False awakening is different to partial awakening. However in one sense all awakening is partial but there is that which is partial but sufficient for our current stage of development, and then there is that which is incomplete even for where we are now. Usually the latter is still dominated by what Bruce has called residual positivism in which the individual adopts a spiritual position but fits that into his pre-existing worldly, materialistic assumptions, whether these be inspired by leftism, Darwinism, feminism or any one of a number of currently fashionable ideologies. Of course, the correct procedure is exactly the opposite to this. Spiritual awakening requires one to reassess all one's previous assumptions and to see them from above. If it is cut down so that it accords with already existing beliefs, it is fairly useless. That is because the point of a spiritual awakening is to orientate us towards the soul, the spiritual component of our being. If this soul is seen in the light of the worldly self then it is not seen at all. The soul is not an extension of the earthly being but the true spiritual self that exists beyond that and above that, and which is our connection to God. The fallen earthly self is always wrong and must be renounced. Any spirituality emanating from this fallen self is a false spirituality.

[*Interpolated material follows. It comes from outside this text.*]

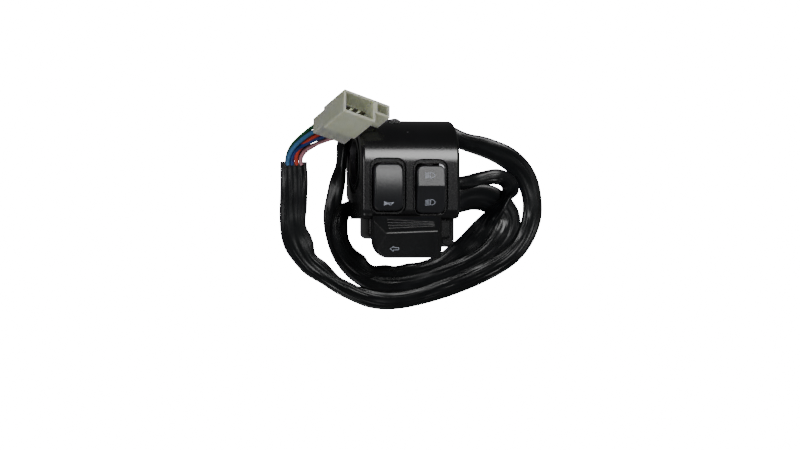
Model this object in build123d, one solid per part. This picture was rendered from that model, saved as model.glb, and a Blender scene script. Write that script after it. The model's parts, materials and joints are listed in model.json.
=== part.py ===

False awakening is similar to this. It is basically adopting a spiritual perspective on life but within the framework of a false metaphysics. I believe it was Chesterton who said that a thing stands straight at only one angle but will fall at many. There are indeed many approaches to spiritual truth that do not coincide with reality but are outgrowths of human experience and mental formulations. Again, you might say that no one has a completely true metaphysics, but there are those that do correspond more closely to truth and then there are those that deviate from it. Whether these originate from human error or demonic manipulation is not my concern here (actually, they originate from both) but the fact is that a false metaphysics will lead to a false or inadequate spiritual practice.


False metaphysics tend to come from one of two misconceptions which are an insufficient understanding of transcendence and an insufficient understanding of immanence. Modern Christianity suffers from the latter, New Age religion and neo-paganism from the former.  A rounded metaphysics includes both transcendence and immanence but, and this is important, it puts transcendence ahead of immanence, that is, it recognises that God within is an expression of the Creator who is the source of all and must come first. Put another way, you could say that those who teach immanence as primary (many Eastern religions do this) do not understand transcendence properly but those who put transcendence first also acknowledge immanence. Or should do. They may not if they lack imagination but they do at least have things the right way round. For the two are complementary but not equal. God out there is the cause of God in here not vice versa. The transcendent God is the source of God immanent. 


So, a full and proper spiritual awakening requires at least two things. One, the recognition of God as Creator, and two, the understanding that he is present within us as the source of our being. Our task is to increase awareness of both of these perceptions. It is to see God as present in ourselves, in the world (nature) but, pre-eminently, as the Creator responsible for all this. Much more could be said but this, I believe, is a bare minimum for true awakening.


False awakening can usually be identified because it materialises spirituality. It fits into the modernist ethos without too much discomfort and does not demand radical transformation. And there is one other easy way to identify it. It is motivated not by love of God and wanting to do his will but by spiritual desire. That is, the individual seeks to get more than to give. His spirituality is a search for personal benefit and not a means to express his love of truth and God. I believe that it is dedication to Christ that safeguards us from spiritual selfishness. I dare say that for us in the West there is no true and complete spiritual awakening that does not have Christ at its core. Any awakening without Christ is at best partial because he is the summation of all spirituality. I know a lot of people will resist that idea, probably in reaction to the huge influence of Christianity in the past, but it would be a pity if they rejected truth because of human failings in seeking to express it. Of course, there are other valid forms of spirituality in the world but they are all incomplete without Christ at their centre. In effect, they all need baptism like the paganism of old, though I would say this is now an inner thing and does not mean that they should all be absorbed into Christianity as it currently exists externally.


2 comments:

Bruce Charlton said...

@William - That puts is very well!

BTW I have suggested 'Direct' as an alternative to 'Spiritual' in a blog post today:

https://charltonteaching.blogspot.co.uk/2018/01/direct-christianity.html

Another, rather materialistic, analogy of this concerns what is a self-correcting viewpoint, and when that is reached.

Starting from atheist materialism, we tend to self-correct back to it - so any small or superficial changes will not make a difference, and we tend to fall back into error.

However, I do not regard that as a necessary fact of life - and if the basic 'system' can be made true/ real - if a Spiritual (or Direct) Christianity can be established - then we would naturally tend to correct back to that - small errors, deviations, then sins would tend to self correct without destroying the basic goodness.

William Wildblood said...

I couldn't agree more with what you say in your post, Bruce, and have commented there.